The analyst further noted, “MIDF Research expects WTI crude oil to average US$96.5 per barrel in 2013. This is a 2.5 per cent increase from 2012’s average of US$94.15 per barrel. Any improvement in commodity prices will boost the recovery of CPO prices.”

Meanwhile, analyst Lim cautioned of the oncoming La Nina as weather as it could cause a supply shock in 2H13 if it happens during tree stress period.

While The Australian Bureau of Meteorology is of view that the possibility of La Nina is now less prominent as ‘climate models suggest neutral El Nino/La Nina–Southern Oscillation (ENSO) pattern will persist into austral sping, the possibility of La Nina in 2013 cannot be totally ruled out, Lim advised.
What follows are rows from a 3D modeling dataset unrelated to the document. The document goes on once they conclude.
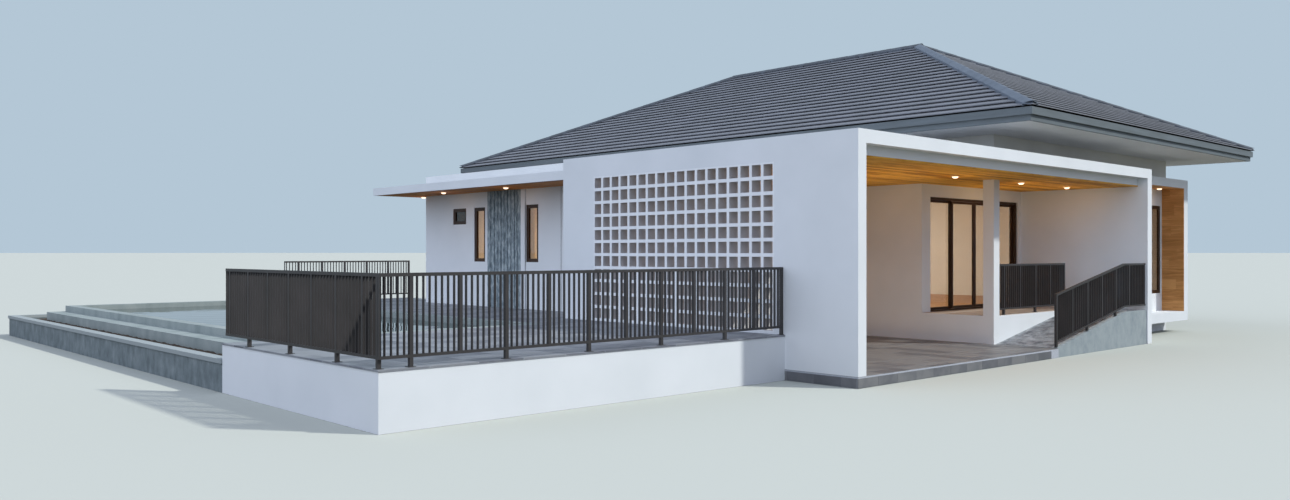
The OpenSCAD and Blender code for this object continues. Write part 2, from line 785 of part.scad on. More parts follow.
module roof_slope_left() color(tile_grey) intersection() {
    translate([tile_x, tile_far, 0]) slope_bar(tile_far - tile_y);
    plate([[tile_x, tile_y], [ridge_x, ridge_ends[0]], [ridge_x, ridge_ends[1]], [tile_x, tile_far]],
        eaves_h, ridge_h);
}

module roof_slope_right() color(tile_grey) intersection() {
    translate([tile_right, tile_y, 0]) rotate(180) slope_bar(tile_far - tile_y);
    plate([[tile_right, tile_y], [ridge_x, ridge_ends[0]], [ridge_x, ridge_ends[1]],
        [tile_right, tile_far]], eaves_h, ridge_h);
}

module roof_slope_front() color(tile_grey) intersection() {
    translate([tile_x, tile_y, 0]) rotate(90) slope_bar(tile_right - tile_x);
    plate([[tile_x, tile_y], [tile_right, tile_y], [ridge_x, ridge_ends[0]]], eaves_h, ridge_h);
}

module roof_slope_rear() color(tile_grey) intersection() {
    translate([tile_right, tile_far, 0]) rotate(-90) slope_bar(tile_right - tile_x);
    plate([[tile_x, tile_far], [tile_right, tile_far], [ridge_x, ridge_ends[1]]], eaves_h, ridge_h);
}

// The whole hipped roof as one solid, raised by the given height
module hipped(lift) intersection() {
    translate([0, tile_far, 0]) rotate([90, 0, 0]) linear_extrude(tile_far - tile_y)
        polygon([[tile_x, tile_low - tile_step], [tile_right, tile_low - tile_step],
            [tile_right, tile_low + lift], [ridge_x, ridge_h - cap_t + lift],
            [tile_x, tile_low + lift]]);
    translate([tile_x, 0, 0]) rotate([90, 0, 90]) linear_extrude(tile_right - tile_x)
        polygon([[tile_y, tile_low - tile_step], [tile_far, tile_low - tile_step],
            [tile_far, tile_low + lift], [ridge_ends[1], ridge_h - cap_t + lift],
            [ridge_ends[0], ridge_h - cap_t + lift], [tile_y, tile_low + lift]]);
}

// The plan of the caps: a strip along the ridge and one along each hip
module cap_plan() {
    translate([ridge_x - cap_w / 2, ridge_ends[0]])
        square([cap_w, ridge_ends[1] - ridge_ends[0]]);
    for (corner = [[tile_x, tile_y, 0, 0], [tile_right, tile_y, 90, 0], [tile_right, tile_far, 180, 1],
        [tile_x, tile_far, 270, 1]])
        translate([ridge_x, ridge_ends[corner[3]]]) rotate(corner[2] + 45 + 180)
            translate([-cap_w / 2, -cap_w / 2]) square([half_run * sqrt(2) + cap_w, cap_w]);
}

module ridge_and_hip_caps() color("#8790A0") intersection() {
    difference() {
        hipped(cap_t);
        hipped(0);
    }
    translate([0, 0, eaves_h]) linear_extrude(ridge_h) cap_plan();
}

carport_floor();
vent_wall();
vent_blocks();
right_wing_wall();
frame_beam();
carport_roof();
carport_ceiling();
corner_column();
entry_platform();
entry_ramp();
ramp_railing();
porch_railing();
house_floor();
entry_wall_left();
entry_wall_right();
entry_wall_head();
carport_side_wall();
carport_back_wall();
bedroom_front_wall();
right_wall();
rear_wall();
left_rear_wall();
wing_side_wall();
wing_end_wall();
upper_wall_front();
upper_wall_left();
wing_roof();
canopy_slab();
canopy_soffit();
stone_cladding();
window_frames();
window_panes();
door_frame();
left_leaf();
left_leaf_glass();
right_leaf();
right_leaf_glass();
window_surround();
surround_boards();
terrace_base();
terrace_paving();
front_railing();
side_railing();
rear_railing();
planter_wall();
planter_bed();
basin();
eaves_soffit();
eaves_fascia();
roof_slope_left();
roof_slope_right();
roof_slope_front();
roof_slope_rear();
ridge_and_hip_caps();
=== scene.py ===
import bpy
import numpy as np
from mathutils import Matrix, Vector


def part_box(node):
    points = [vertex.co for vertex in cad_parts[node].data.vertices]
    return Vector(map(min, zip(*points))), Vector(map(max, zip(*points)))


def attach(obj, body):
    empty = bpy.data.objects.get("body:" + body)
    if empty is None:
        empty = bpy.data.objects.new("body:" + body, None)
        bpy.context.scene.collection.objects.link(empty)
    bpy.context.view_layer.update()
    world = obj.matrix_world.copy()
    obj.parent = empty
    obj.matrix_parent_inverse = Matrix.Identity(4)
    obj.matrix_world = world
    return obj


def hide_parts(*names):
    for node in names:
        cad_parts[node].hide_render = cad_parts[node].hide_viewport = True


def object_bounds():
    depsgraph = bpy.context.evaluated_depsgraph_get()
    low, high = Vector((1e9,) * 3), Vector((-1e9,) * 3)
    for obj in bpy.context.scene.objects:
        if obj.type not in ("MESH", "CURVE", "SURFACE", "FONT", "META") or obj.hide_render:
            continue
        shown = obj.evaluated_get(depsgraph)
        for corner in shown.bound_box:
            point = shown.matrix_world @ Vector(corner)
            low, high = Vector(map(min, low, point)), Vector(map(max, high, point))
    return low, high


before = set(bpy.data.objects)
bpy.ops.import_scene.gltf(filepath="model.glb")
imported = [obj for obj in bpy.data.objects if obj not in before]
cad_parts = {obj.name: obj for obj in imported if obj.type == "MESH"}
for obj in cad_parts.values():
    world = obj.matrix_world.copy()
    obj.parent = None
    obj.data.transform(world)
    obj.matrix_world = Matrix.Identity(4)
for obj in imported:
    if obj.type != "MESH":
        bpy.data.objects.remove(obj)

# Standing place and light: a level camera at eye height off the garden's corner, a low sun from the
# front right that thin cloud has softened, an even sky, and one plain pale floor.
scene = bpy.context.scene
cad_box = [list(corner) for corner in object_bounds()]


def linear(colour):
    """Turns an sRGB hex colour into linear values: a share of up to 0.04045 is divided by 12.92, and a
    larger one has 0.055 added, is divided by 1.055 and raised to the power 2.4."""
    share = np.array([int(colour[i : i + 2], 16) for i in (1, 3, 5)]) / 255
    share = np.where(share <= 0.04045, share / 12.92, ((share + 0.055) / 1.055) ** 2.4)
    return (*share.tolist(), 1.0)


def add(tree, kind, sockets=None, stops=None, **settings):
    """Adds one node: its settings, the stops of its colour band, and for each socket a plain value, or
    the node or the output that feeds it."""
    node = tree.nodes.new(kind)
    for name, value in settings.items():
        setattr(node, name, value)
    for name, value in (sockets or {}).items():
        if isinstance(value, bpy.types.Node):
            value = value.outputs[0]
        if isinstance(value, bpy.types.NodeSocket):
            tree.links.new(value, node.inputs[name])
        else:
            node.inputs[name].default_value = linear(value) if isinstance(value, str) else value
    for i, (position, colour) in enumerate(stops or []):
        if i > 1:
            node.color_ramp.elements.new(position)
        node.color_ramp.elements[i].position = position
        node.color_ramp.elements[i].color = linear(colour)
    return node


camera = bpy.data.objects.new("camera", bpy.data.cameras.new("camera"))
camera.location = (-10.8546, -7.6548, 1.75)
camera.rotation_euler = np.radians([90, 0, -42.93])
camera.data.sensor_width = 36
camera.data.lens = 28.29
camera.data.shift_y = 0.0019
camera.data.clip_end = 8000
scene.collection.objects.link(camera)
scene.camera = camera


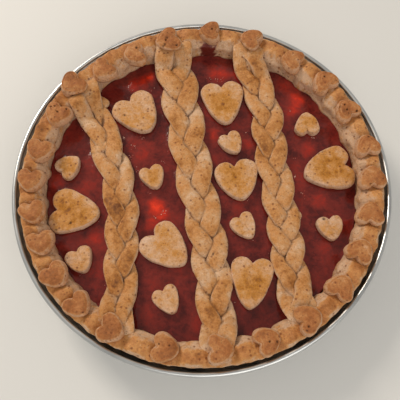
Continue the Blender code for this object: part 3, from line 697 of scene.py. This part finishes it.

He added, CPO production in Malaysia could decline by up to 15 per cent below normal level should La Nina materialise as excessive rains will impact fresh fruit bunches (FFB) harvesting process. Hence, CPO prices could surge significantly if La Nina occurs.

On a whole, Lim said the research firm viewed the latest inventory data as mildly positive and we expect CPO prices to recover in the near term. MIDF Research retained its more positive outlook on the sector as it expects attractive CPO price due to wide discount against soy oil and low CPO export tax rate compared to Indonesia, as well as the increase in biodiesel production particularly in US and Europe.